Manières de vivre et luttes sociales

Dans ses Investigations philosophiques [1], le philosophe analytique Ludwig Wittgenstein (1889-1951) emploie la notion de « jeu de langage ». Comme exemples de jeux de langage, il cite notamment commander, jouer du théâtre, deviner des énigmes, solliciter, maudire, saluer, prier. Il attire notre attention sur le fait que dans une société, à un moment donné,...

Dans ses Investigations philosophiques [1], le philosophe analytique Ludwig Wittgenstein
(1889-1951) emploie la notion de « jeu de langage ». Comme exemples de jeux de langage,
il cite notamment commander, jouer du théâtre, deviner des énigmes, solliciter, maudire,
saluer, prier. Il attire notre attention sur le fait que dans une société, à un moment donné, il
y a des pratiques, accompagnées de langage, qui se conforment à un code et sont comprises
par tous. Ces pratiques diffèrent selon les cultures et dans une même culture évoluent selon
les circonstances.

Il me semble que la notion de « jeu de langage » est utile pour aborder les pratiques politiques.
Il y a des époques où dans la société, on comprend ce que veut dire revendiquer,
manifester, convoquer et mener une réunion, parler en public pour mobiliser. Ces pratiques
sont des jeux de langage. Les comprennent aussi bien ceux qui y participent, que ceux, sympathisants
ou adversaires, qui en sont spectateurs.

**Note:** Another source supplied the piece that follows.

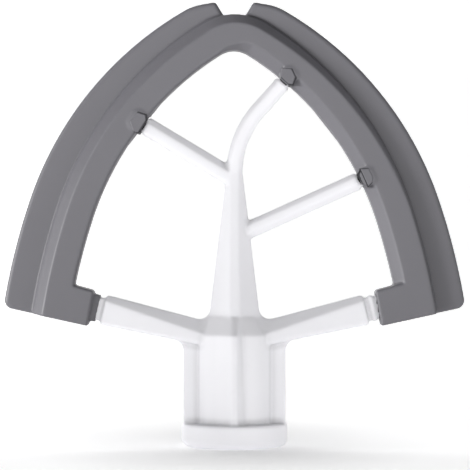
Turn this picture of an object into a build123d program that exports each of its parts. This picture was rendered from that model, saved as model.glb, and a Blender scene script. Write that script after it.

Il est en revanche des époques, comme
les vingt dernières années, où ces pratiques ne sont souvent plus comprises. Le langage de
la révolte (de l’indignation, de la désignation du responsable, de la volonté d’agir pour
changer les choses) apparaît seulement comme métaphorique ou littéraire (on peut en faire
des chansons ou des vidéos, mais guère plus) ; et le langage militant, où l’on veut sans demimesure
un avantage nouveau, où l’on appelle à descendre dans la rue en criant et en portant
des banderoles, où l’on se retrouve autour d’une table pour, suivant l’ordre du jour,
commenter les événements, décider ensemble et s’encourager, semble tout aussi étranger
à la majorité (qui n’est par ailleurs plus sensible à l’éloquence ou à l’espoir d’un monde différent).
Ces pratiques sont aussi liées à des « formes de vie », autre terme utilisé par Wittgenstein,
comme celles excellemment décrites par Pierre Sansot : « La convivialité et c’est la
vente de l’hebdomadaire auprès des marchés, les langues qui se délient, les poignées de
main fraternelles, les réunions de cellule qui se prolongent par un pot. Le coude à coude culmine
lors de la fête départementale annuelle aux odeurs de merguez et sur des airs de
danse. » [2]

Ces dernières décennies, on a mis au point de nouvelles pratiques, l’évitement des conflits,
la négociation continuelle, la réduction des tensions et des oppositions. Ce sont de nouveaux
jeux de langage, où négocier, collaborer, atteindre des objectifs immédiats remplacent
les usages de la révolte. Ceux qui ont vécu dans le contexte de la lutte et dans les
milieux régis par les anciens jeux sont désarçonnés, comme ceux qui ont grandi dans les
nouveaux modèles ne voient plus de quoi parlent les tenants de l’autre discours.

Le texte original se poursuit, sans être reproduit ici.